## [Brief]
Can you reproduce the data beneath, keeping every line exact?

━━━ Raw data

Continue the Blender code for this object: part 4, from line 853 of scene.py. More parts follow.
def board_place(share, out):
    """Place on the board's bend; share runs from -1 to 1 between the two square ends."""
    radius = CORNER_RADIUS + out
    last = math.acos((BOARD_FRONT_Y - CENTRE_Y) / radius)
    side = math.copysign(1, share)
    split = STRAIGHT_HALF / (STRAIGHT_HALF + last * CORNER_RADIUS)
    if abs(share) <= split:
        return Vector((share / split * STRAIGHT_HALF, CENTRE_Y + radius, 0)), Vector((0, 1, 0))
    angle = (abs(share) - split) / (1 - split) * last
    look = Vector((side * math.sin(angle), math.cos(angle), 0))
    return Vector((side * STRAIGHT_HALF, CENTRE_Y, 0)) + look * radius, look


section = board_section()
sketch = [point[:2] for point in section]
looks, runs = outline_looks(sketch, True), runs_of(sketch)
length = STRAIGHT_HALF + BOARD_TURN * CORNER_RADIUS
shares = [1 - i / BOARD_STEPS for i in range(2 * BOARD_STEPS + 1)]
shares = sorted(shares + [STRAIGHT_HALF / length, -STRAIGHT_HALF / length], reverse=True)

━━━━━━

## [Written reply]
Continue the Blender code for this object: part 4, from line 853 of scene.py. More parts follow.
def board_place(share, out):
    """Place on the board's bend; share runs from -1 to 1 between the two square ends."""
    radius = CORNER_RADIUS + out
    last = math.acos((BOARD_FRONT_Y - CENTRE_Y) / radius)
    side = math.copysign(1, share)
    split = STRAIGHT_HALF / (STRAIGHT_HALF + last * CORNER_RADIUS)
    if abs(share) <= split:
        return Vector((share / split * STRAIGHT_HALF, CENTRE_Y + radius, 0)), Vector((0, 1, 0))
    angle = (abs(share) - split) / (1 - split) * last
    look = Vector((side * math.sin(angle), math.cos(angle), 0))
    return Vector((side * STRAIGHT_HALF, CENTRE_Y, 0)) + look * radius, look


section = board_section()
sketch = [point[:2] for point in section]
looks, runs = outline_looks(sketch, True), runs_of(sketch)
length = STRAIGHT_HALF + BOARD_TURN * CORNER_RADIUS
shares = [1 - i / BOARD_STEPS for i in range(2 * BOARD_STEPS + 1)]
shares = sorted(shares + [STRAIGHT_HALF / length, -STRAIGHT_HALF / length], reverse=True)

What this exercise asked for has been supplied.